Справа ступени до самого потолка. Там какой-то чердак, а на нем разлегся Мефистофель без бороды — Шершеневич, который бросает в публику острые, как бритва, реплики.

За аркой, в другой комнате — своя «братва»: поэты, актеры, художники, накрашенные женщины.

Затихает румынский оркестр, и на эстраде появляются поэты.

Не имажинисты. Конферансье шутит:

— «Поэт Мачтет свои стихи прочтет!».

Мачтет в двадцатый раз читает: девушка, станция, прощай… Нудно.
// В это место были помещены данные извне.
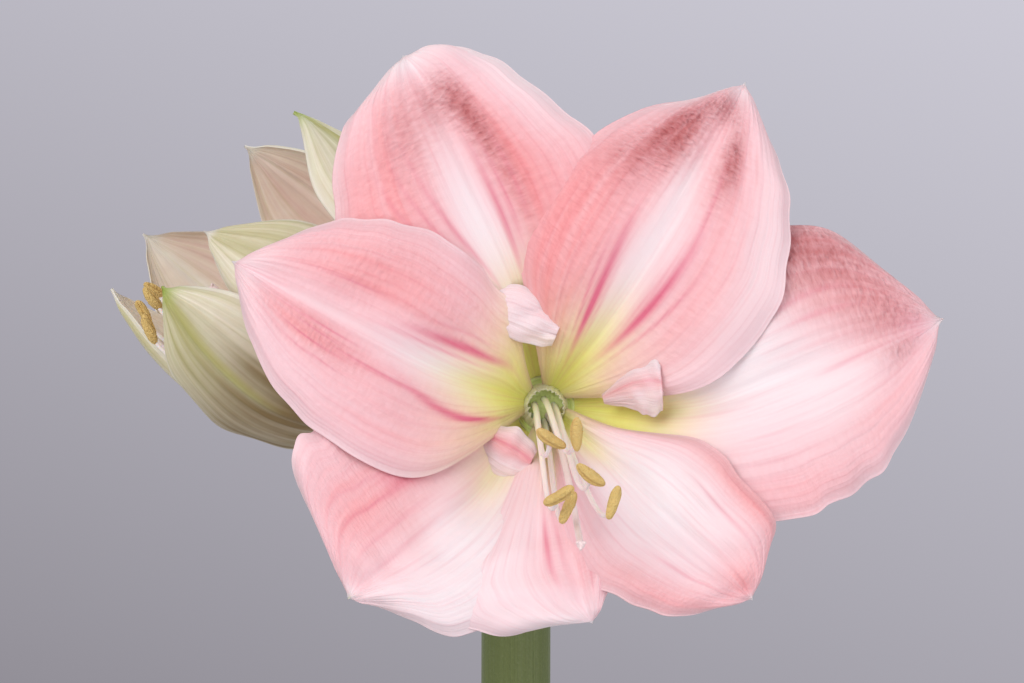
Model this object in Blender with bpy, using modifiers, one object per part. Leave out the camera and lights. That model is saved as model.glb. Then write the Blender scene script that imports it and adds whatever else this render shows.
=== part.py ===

Далее — Мариенгоф, пшют, пробор через всю голову. Читает о «боженьке»:

«Молимся тебе матерщиной
За рабьих годов позор!..»

Какой-то «мещанский» столик начинает протестовать:

— Не оскорбляйте публику! Разве у вас нет иных слов, кроме матерных?

— Я не виноват, — отвечает Мариенгоф, — что вы понимаете лишь тогда, когда с вами разговаривают «матом».

— Хам! — кричит «мещанин».

— К чертовой матери!

— Толя! — кричит Есенин Мариенгофу: смело бей ту сволочь, я тебе помогу!

Есенин уже размахивает руками, глаза горят задором. Начинается кутерьма. Оскорбленные мещане демонстративно выходят.

— К чертовой матери! — несется за ними от арки.

И снова музыка, снова стихи и кофе с «песочными» пирожными.

За моим столиком Есенин хвалится:

— Если не бить такую сволочь, то она всегда будет мешать стихи читать.

IV.

Помню еще несколько вечеров в «Домино».

Яркие, до предела наполненные энтузиазмом, выступления Есенина остались в памяти, как блестящий луч на фоне созданного богемой кабацкого удушья.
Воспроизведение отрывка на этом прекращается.